The result was that he was left tarred in some quarters — particularly with the then very active and outspoken Black Action Defence Committee — with a reputation for being particularly tough on black crime.

Even in 1994-95, he was also seen by segments of the city's homosexual community as anti-gay, this the result of a controversial probe he launched while the London chief into an allegedly organized gay child-porn ring.

That probe — a Southern Ontario-wide joint task force called Project Guardian — had its beginnings in 1993, when a bagful of sex' videotapes that showed boys in sex acts was turned into London Police.

But though the investigation yielded the laying of more than 300 criminal offences, and saw, by late 1994, 18 men plead guilty and receive sentences that ranged from 15 years to probation, only two men were ever charged with possessing child porn.

Since gay activists have long argued that the law that makes anal sex illegal for those under 18 is anti-gay, so was Chief Fantino stuck by those activists with the same label — though, in fact, his senior officers running the probe had been on his instructions acutely sensitive to the potential impact of such a probe on the larger gay community in the city and had taken pains to avoid even using the word "homosexual" when discussing it.

This two-headed monster of a reputation did in Fantino in 1994 on what was then a highly political board.

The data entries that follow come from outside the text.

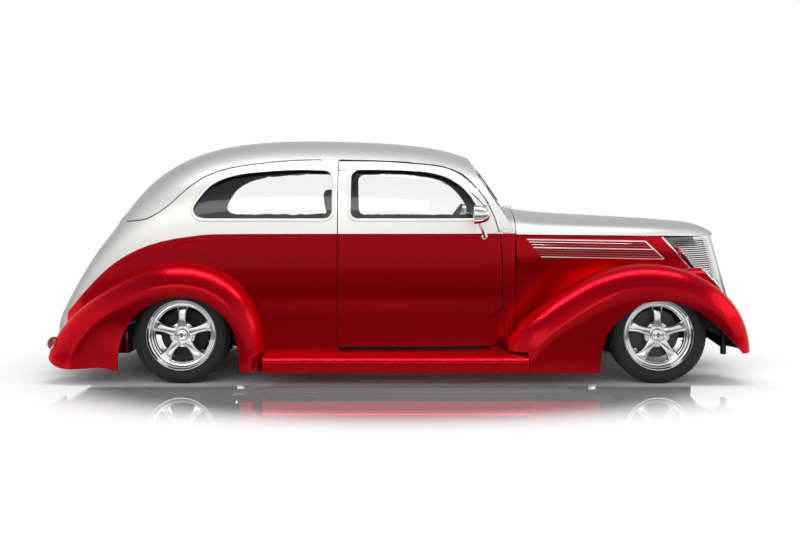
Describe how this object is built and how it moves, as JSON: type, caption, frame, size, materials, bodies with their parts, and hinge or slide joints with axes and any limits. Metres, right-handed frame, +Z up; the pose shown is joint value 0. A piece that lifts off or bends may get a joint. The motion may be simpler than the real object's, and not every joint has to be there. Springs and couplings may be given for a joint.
{
  "type": "classic two-door slant-back sedan",
  "caption": "Lowered two-tone classic two-door sedan with pontoon fenders, running boards, opening doors, hood and trunk lid, steering and free-turning wheels.",
  "frame": {"origin": "on the floor under the middle of the overall length and width", "axes": "+X forward, +Y to the car's left, +Z up"},
  "size_m": [4.32, 1.749, 1.4758],
  "materials": {
    "paint_silver": "gloss",
    "paint_red": "gloss",
    "chassis_black": "satin",
    "chrome": "polished",
    "alloy": "polished",
    "steel": "brushed",
    "iron": "cast",
    "glass": "clear",
    "tyre": "matt",
    "leather": "grained",
    "trim_black": "gloss",
    "lamp_red": "clear"
  },
  "bodies": {
    "root": {"roof": "paint_silver", "cowl": "paint_red", "quarter_panel_right": "paint_red", "quarter_panel_left": "paint_red", "rear_panel": "paint_red", "body_glass": "glass", "hood_sides": "paint_red", "grille": "chrome", "front_fender_right": "paint_red", "front_fender_left": "paint_red", "rear_fender_right": "paint_red", "rear_fender_left": "paint_red", "running_boards": "paint_red", "headlamps": "chrome", "tail_lamps": "lamp_red", "front_seats": "leather", "rear_seat": "leather", "floor_pan": "chassis_black", "dashboard": "paint_silver", "frame_rails": "chassis_black", "frame_crossmembers": "chassis_black", "front_suspension": "chassis_black", "rear_axle": "chassis_black", "engine": "iron", "fuel_tank": "chassis_black", "exhaust": "steel"},
    "door_right": {"door_right": "paint_red", "door_glass_right": "glass", "mirror_right": "chrome"},
    "door_left": {"door_left": "paint_red", "door_glass_left": "glass", "mirror_left": "chrome"},
    "hood": {"hood_top": "paint_silver"},
    "trunk_lid": {"trunk_lid": "paint_silver"},
    "steering_wheel": {"steering_wheel": "trim_black"},
    "knuckle_right": {"knuckle_right": "iron"},
    "knuckle_left": {"knuckle_left": "iron"},
    "wheel_front_right": {"rim_front_right": "alloy", "tyre_front_right": "tyre"},
    "wheel_front_left": {"rim_front_left": "alloy", "tyre_front_left": "tyre"},
    "wheel_rear_right": {"rim_rear_right": "alloy", "tyre_rear_right": "tyre"},
    "wheel_rear_left": {"rim_rear_left": "alloy", "tyre_rear_left": "tyre"}
  },
  "joints": [
    {"name": "door_right_swing", "type": "hinge", "parent": "root", "child": "door_right", "pos_m": [0.618, -0.64, 0.6], "axis": [0, 0, 1], "range_deg": [0, 65]},
    {"name": "door_left_swing", "type": "hinge", "parent": "root", "child": "door_left", "pos_m": [0.618, 0.64, 0.6], "axis": [0, 0, -1], "range_deg": [0, 65]},
    {"name": "hood_lift", "type": "hinge", "parent": "root", "child": "hood", "pos_m": [0.705, 0, 1.052], "axis": [0, -1, 0], "range_deg": [0, 50]},
    {"name": "trunk_lift", "type": "hinge", "parent": "root", "child": "trunk_lid", "pos_m": [-1.778, 0, 0.969], "axis": [0, 1, 0], "range_deg": [0, 65]},
    {"name": "steer_right", "type": "hinge", "parent": "root", "child": "knuckle_right", "pos_m": [1.541, -0.59, 0.29], "axis": [0, 0, 1], "range_deg": [-25, 25]},
    {"name": "steer_left", "type": "hinge", "parent": "root", "child": "knuckle_left", "pos_m": [1.541, 0.59, 0.29], "axis": [0, 0, 1], "range_deg": [-25, 25]},
    {"name": "steering_wheel_turn", "type": "hinge", "parent": "root", "child": "steering_wheel", "pos_m": [0.33, 0.36, 0.89], "axis": [-0.866, 0, 0.5], "range_deg": [-350, 350]},
    {"name": "wheel_front_right_spin", "type": "hinge", "parent": "knuckle_right", "child": "wheel_front_right", "pos_m": [1.541, -0.662, 0.29], "axis": [0, 1, 0], "continuous": true},
    {"name": "wheel_front_left_spin", "type": "hinge", "parent": "knuckle_left", "child": "wheel_front_left", "pos_m": [1.541, 0.662, 0.29], "axis": [0, 1, 0], "continuous": true},
    {"name": "wheel_rear_right_spin", "type": "hinge", "parent": "root", "child": "wheel_rear_right", "pos_m": [-1.304, -0.662, 0.29], "axis": [0, 1, 0], "continuous": true},
    {"name": "wheel_rear_left_spin", "type": "hinge", "parent": "root", "child": "wheel_rear_left", "pos_m": [-1.304, 0.662, 0.29], "axis": [0, 1, 0], "continuous": true}
  ],
  "couplings": [
    {"joint": "steer_left", "follows": "steer_right", "ratio": 1},
    {"joint": "steering_wheel_turn", "follows": "steer_right", "ratio": 14}
  ]
}
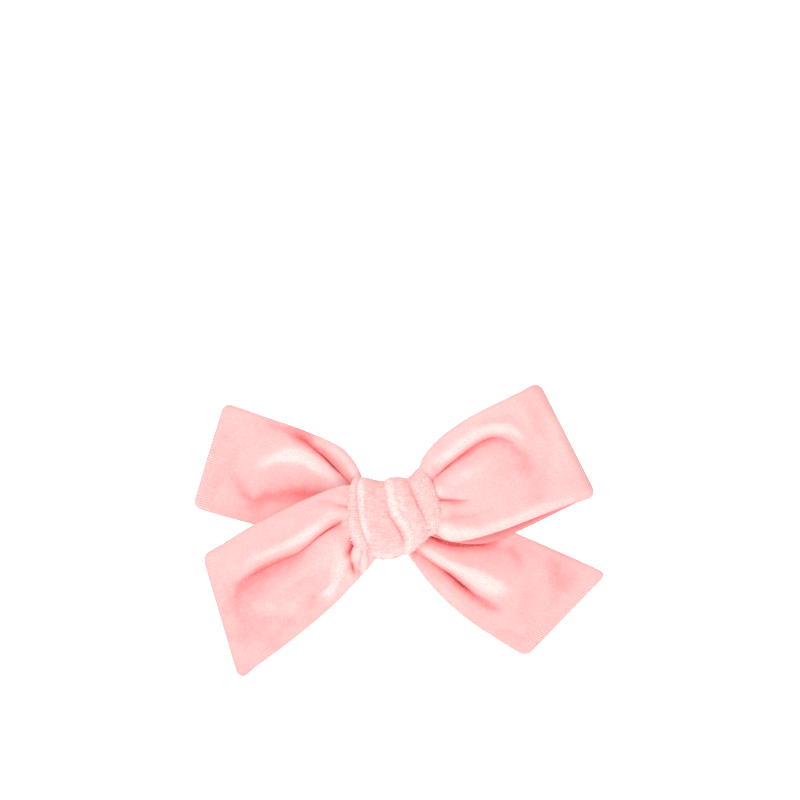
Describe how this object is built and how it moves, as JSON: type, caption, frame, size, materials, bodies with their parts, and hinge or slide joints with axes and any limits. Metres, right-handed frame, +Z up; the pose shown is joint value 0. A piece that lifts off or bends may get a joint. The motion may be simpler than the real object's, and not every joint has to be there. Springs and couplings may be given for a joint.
{
  "type": "barrette",
  "caption": "Velvet pinwheel bow with two loops and two tails on a sprung steel hair clip whose arm swings open when its catch is squeezed.",
  "frame": {"origin": "centre of the gap that holds the hair, behind the knot", "axes": "+X along the clip towards the catch, +Z up, +Y towards the head, so the bow's front faces -Y"},
  "size_m": [0.1139, 0.0278, 0.081],
  "materials": {
    "velvet": "pink velvet, short pile",
    "clip_steel": "nickel-plated sheet",
    "spring_steel": "tempered spring strip",
    "pin_steel": "bright drawn wire",
    "ribbon": "ribbed grosgrain",
    "glue": "hot-melt glue",
    "thread": "sewing thread"
  },
  "bodies": {
    "bow_and_plate": {"top_plate": "clip_steel", "hinge_pin": "pin_steel", "leaf_spring": "spring_steel", "catch_saddle": "clip_steel", "catch_rivet": "pin_steel", "lining_ribbon": "ribbon", "glue_pad": "glue", "knot_wrap": "velvet", "wrap_closing_stitches": "thread", "gathered_waist": "velvet", "gather_thread": "thread", "upper_right_loop": "velvet", "lower_left_loop": "velvet", "upper_left_tail": "velvet", "lower_right_tail": "velvet"},
    "clasp_arm": {"clasp_arm": "clip_steel"},
    "catch_tab_upper": {"catch_tab_upper": "clip_steel"},
    "catch_tab_lower": {"catch_tab_lower": "clip_steel"}
  },
  "joints": [
    {"name": "arm_hinge", "type": "hinge", "parent": "bow_and_plate", "child": "clasp_arm", "pos_m": [-0.0235, 0.00494, 0], "axis": [0, 0, 1], "range_deg": [0, 75]},
    {"name": "upper_tab_squeeze", "type": "hinge", "parent": "bow_and_plate", "child": "catch_tab_upper", "pos_m": [0.0225, -0.0013, 0.002], "axis": [-1, 0, 0], "range_deg": [0, 7], "stiffness_Nm_per_rad": 0.05},
    {"name": "lower_tab_squeeze", "type": "hinge", "parent": "bow_and_plate", "child": "catch_tab_lower", "pos_m": [0.0225, -0.0013, -0.002], "axis": [1, 0, 0], "range_deg": [0, 7], "stiffness_Nm_per_rad": 0.05}
  ],
  "couplings": [
    {"joint": "lower_tab_squeeze", "follows": "upper_tab_squeeze", "ratio": 1}
  ]
}
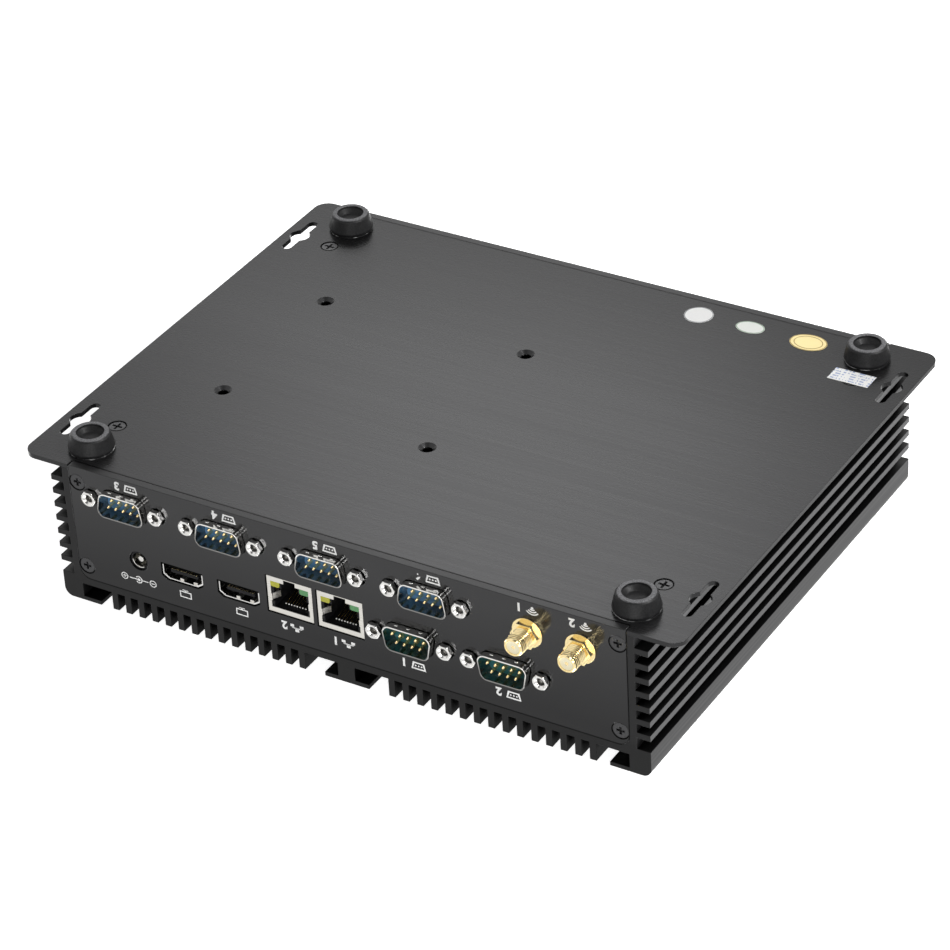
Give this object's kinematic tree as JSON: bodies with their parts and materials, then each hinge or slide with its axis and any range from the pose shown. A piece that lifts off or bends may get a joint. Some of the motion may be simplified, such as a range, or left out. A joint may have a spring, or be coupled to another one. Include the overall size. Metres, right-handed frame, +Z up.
{
  "type": "fanless industrial pc",
  "caption": "Low wide fanless computer: finned extruded case, end panel full of sockets, flanged base plate with wall keyholes, and rubber feet.",
  "frame": {"origin": "centre of the footprint, on the plane of the feet's soles", "axes": "+X along the end panels, +Y from the port panel back to the switch panel, +Z up from the feet to the cooling fins"},
  "size_m": [0.2344, 0.188, 0.0574],
  "materials": {
    "case_metal": "dark anodised extrusion",
    "plate_metal": "brushed, black anodised",
    "panel_metal": "satin black",
    "foot_rubber": "soft, matt",
    "dark_screws": "blackened",
    "plug_chrome": "bright nickel",
    "blue_plastic": "moulded",
    "teal_plastic": "moulded",
    "gilt": "gilt",
    "socket_steel": "tinned sheet",
    "black_plastic": "moulded",
    "yellow_lens": "tinted",
    "green_lens": "tinted",
    "white_plastic": "insulating",
    "button_metal": "turned",
    "board_green": "laminate",
    "chip_black": "moulded package",
    "lead_grey": "flexible sheath"
  },
  "bodies": {
    "case": {"heat_sink_case": "case_metal", "base_plate": "plate_metal", "port_panel": "panel_metal", "switch_panel": "panel_metal", "foot_1": "foot_rubber", "foot_2": "foot_rubber", "foot_3": "foot_rubber", "foot_4": "foot_rubber", "plate_screws": "dark_screws", "port_panel_screws": "dark_screws", "switch_panel_screws": "dark_screws", "serial_shell_1": "plug_chrome", "serial_shell_2": "plug_chrome", "serial_shell_3": "plug_chrome", "serial_shell_4": "plug_chrome", "serial_shell_5": "plug_chrome", "serial_shell_6": "plug_chrome", "jackscrews": "plug_chrome", "video_shell_1": "plug_chrome", "video_shell_2": "plug_chrome", "power_jack_sleeve": "plug_chrome", "serial_insert_1": "blue_plastic", "serial_insert_2": "blue_plastic", "serial_insert_3": "blue_plastic", "serial_insert_4": "blue_plastic", "serial_insert_5": "teal_plastic", "serial_insert_6": "teal_plastic", "serial_pins": "gilt", "network_contacts": "gilt", "antenna_socket_1": "gilt", "antenna_socket_2": "gilt", "antenna_washers": "gilt", "antenna_nuts": "gilt", "network_shell_1": "socket_steel", "network_shell_2": "socket_steel", "usb_shells": "socket_steel", "standoffs": "socket_steel", "board_screws": "socket_steel", "coin_cell": "socket_steel", "heat_spreader": "socket_steel", "button_housing": "socket_steel", "network_body_1": "black_plastic", "network_body_2": "black_plastic", "video_tongues": "black_plastic", "power_jack": "black_plastic", "usb_tongues": "black_plastic", "audio_jacks": "black_plastic", "board_sockets": "black_plastic", "network_lamps_yellow": "yellow_lens", "network_lamps_green": "green_lens", "status_lamps": "green_lens", "antenna_insulators": "white_plastic", "main_board": "board_green", "memory_module": "board_green", "storage_card": "board_green", "radio_card": "board_green", "processor": "chip_black", "serial_ribbons": "lead_grey", "antenna_leads": "lead_grey"},
    "button": {"power_button": "button_metal"}
  },
  "joints": [
    {"name": "power_button_press", "type": "slide", "parent": "case", "child": "button", "axis": [0, -1, 0], "range_m": [0, 0.001], "stiffness_N_per_m": 1500}
  ]
}
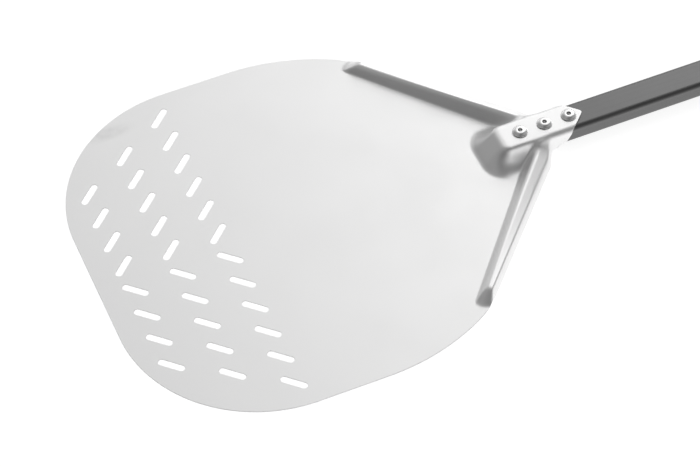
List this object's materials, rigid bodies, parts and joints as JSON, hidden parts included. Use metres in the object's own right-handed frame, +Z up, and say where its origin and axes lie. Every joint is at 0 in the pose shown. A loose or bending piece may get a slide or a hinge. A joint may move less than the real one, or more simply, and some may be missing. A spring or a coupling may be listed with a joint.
{
  "type": "pizza peel",
  "caption": "Short-handled pizza peel with a slotted, pressed aluminium blade, a flat-sided black tube handle riveted into a raised sleeve, and a cap with a hanging eye.",
  "frame": {"origin": "on the underside of the blade, under the centre of the largest round pizza it holds, 160 mm behind its front edge", "axes": "+X runs along the handle, away from the blade's front edge; +Z is up, away from what the blade rests on"},
  "size_m": [0.6999, 0.32, 0.0179],
  "materials": {
    "blade_aluminium": "satin anodised",
    "handle_black": "satin black anodised aluminium",
    "cap_plastic": "fine-textured black plastic",
    "bung_plastic": "plain black plastic",
    "rivet_aluminium": "bright, as turned",
    "mandrel_steel": "dull broken steel"
  },
  "bodies": {
    "root": {"blade": "blade_aluminium", "handle_tube": "handle_black", "front_bung": "bung_plastic", "rear_cap": "cap_plastic", "front_rivet": "rivet_aluminium", "middle_rivet": "rivet_aluminium", "back_rivet": "rivet_aluminium", "cap_rivet": "rivet_aluminium", "front_mandrel": "mandrel_steel", "middle_mandrel": "mandrel_steel", "back_mandrel": "mandrel_steel", "cap_mandrel": "mandrel_steel"}
  },
  "joints": []
}
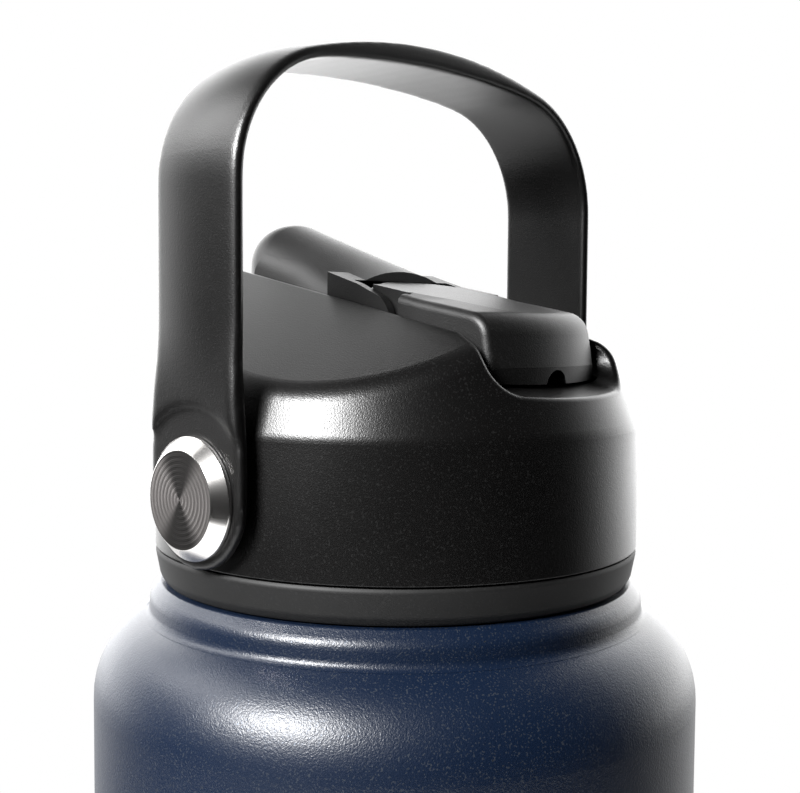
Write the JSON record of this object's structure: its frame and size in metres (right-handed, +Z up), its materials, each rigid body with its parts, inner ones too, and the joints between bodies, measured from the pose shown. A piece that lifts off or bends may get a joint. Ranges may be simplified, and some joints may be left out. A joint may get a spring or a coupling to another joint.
{
  "type": "insulated water jug with straw lid",
  "caption": "Vacuum-insulated steel water jug with a screw-on straw lid, a flip-up drinking spout and a swing carry handle on turned metal pivots.",
  "frame": {"origin": "centre of the base, on the surface the jug stands on", "axes": "+Z up along the jug's axis; X is the handle's pivot axis; -Y is the front, where the spout channel's fixed block is; the folded spout points to +Y"},
  "size_m": [0.11, 0.11, 0.341],
  "materials": {
    "navy_powder_coat": "fine orange-peel powder coat, satin navy",
    "bare_steel": "brushed stainless steel, bare inside",
    "solder_glass": "grey-green solder glass bead",
    "lid_plastic": "black, fine spark-eroded texture",
    "ring_plastic": "black, smoother satin",
    "spout_plastic": "black, soft satin",
    "black_silicone": "matte black silicone",
    "clear_silicone": "milky silicone",
    "plug_foam": "rigid insulating foam",
    "plug_plastic": "black polypropylene",
    "straw_plastic": "translucent polypropylene",
    "handle_plastic": "black, fine moulded texture",
    "turned_steel": "concentric turned face, polished bevel",
    "screw_steel": "plain stainless steel",
    "brass": "knurled brass",
    "bush_plastic": "natural acetal"
  },
  "bodies": {
    "bottle": {"outer_shell": "navy_powder_coat", "base_cup": "navy_powder_coat", "base_disc": "bare_steel", "evacuation_seal": "solder_glass", "inner_liner": "bare_steel", "liner_base": "bare_steel"},
    "seal": {"lid_gasket": "black_silicone"},
    "lid": {"lid_body": "lid_plastic", "threaded_base": "ring_plastic", "plug_foam": "plug_foam", "plug_floor": "plug_plastic", "front_block": "spout_plastic", "port_seal": "clear_silicone", "block_screws": "screw_steel", "spout_pin": "screw_steel", "spigot_oring": "black_silicone", "straw_grommet": "clear_silicone", "straw": "straw_plastic", "vent_valve": "clear_silicone", "right_pivot_screw": "screw_steel", "left_pivot_screw": "screw_steel", "right_pivot_bush": "bush_plastic", "left_pivot_bush": "bush_plastic", "right_friction_washer": "black_silicone", "left_friction_washer": "black_silicone", "right_threaded_insert": "brass", "left_threaded_insert": "brass"},
    "spout": {"flip_spout": "spout_plastic"},
    "handle": {"handle": "handle_plastic", "right_pivot_button": "turned_steel", "left_pivot_button": "turned_steel"}
  },
  "joints": [
    {"name": "lid_lift", "type": "slide", "parent": "bottle", "child": "seal", "axis": [0, 0, 1], "range_m": [0, 0.245]},
    {"name": "lid_turn", "type": "hinge", "parent": "seal", "child": "lid", "pos_m": [0, 0, 0.252], "axis": [0, 0, 1], "range_deg": [0, 540]},
    {"name": "spout_flip", "type": "hinge", "parent": "lid", "child": "spout", "pos_m": [0, -0.0055, 0.2915], "axis": [1, 0, 0], "range_deg": [0, 70]},
    {"name": "handle_swing", "type": "hinge", "parent": "lid", "child": "handle", "pos_m": [0, 0, 0.264], "axis": [1, 0, 0], "range_deg": [-118, 118]}
  ]
}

In those days, the board was headed by race relations activist and lawyer Susan Eng, and among its six members were Laura Rowe, a lesbian who is now widely regarded as having been the best and most intelligent board member in a decade, and Arnold Minors, a black man who lurched from controversy to controversy during his ineffective term.

Labels on Fantino unfair

Ms. Eng, Ms. Rowe and Mr. Minors all of them members appointed by the then- New Democratic Party government, were committed to Deputy Kerr.

Lined up on the other side in Fantino's corner were the elected members, politicians Brian Ashton, Norm Gardner (now the current chair of the board) and Alan Tonks.

Holding the decisive vote was Reverend Massey Lombardi, and when, at the key board meeting, it became clear Rev. Massey couldn't bring himself to vote for Fantino and that none of the pro-Kerr contingent would be moved, Boothby came up the middle to take the job.

During his interview with the board five years ago, Fantino was taken by surprise when presented with the news that an activist pastor of the gay Metropolitan Community Church downtown, had written a letter to the board denouncing him as anti-gay and saying, "We can under no circumstances accept Julian Fantino." Proud of the work Project Guardian had done to protect young people from sexual exploitation, he felt sandbagged.

Some of the same special-interest groups rallied again this fall when it became clear that Fantino was the leading candidate to succeed Chief Boothby, as indeed, given his 31 years of policing and stints as chief in London and York Region, he arguably ought to have been.

But this time around, he didn't apply for the job, was approached by the head-hunting firm hired by the board, and wouldn't even be interviewed unless he was assured he had the job — fair enough, given the mess he'd stumbled into a few years earlier.

And the makeup of the 1999 board is different, too. Only Mr. Gardner remains, and the majority of the current members are more conservative. In addition, the political climate in the province and in the city, has undergone a radical shift.

Finally, there is a growing sense that the force needs a strong chief who won't knuckle to the demands of the powerful Toronto Police Association, the union which represents most of the 7,000 strong members. The new chief is known as a hard liner with low tolerance for police misconduct. "If you screw up and admit it," one source says, "he'll give you a second chance. But lie about and you're toast."

And in fact, the labels that were once attached to Julian Fantino were always unfair.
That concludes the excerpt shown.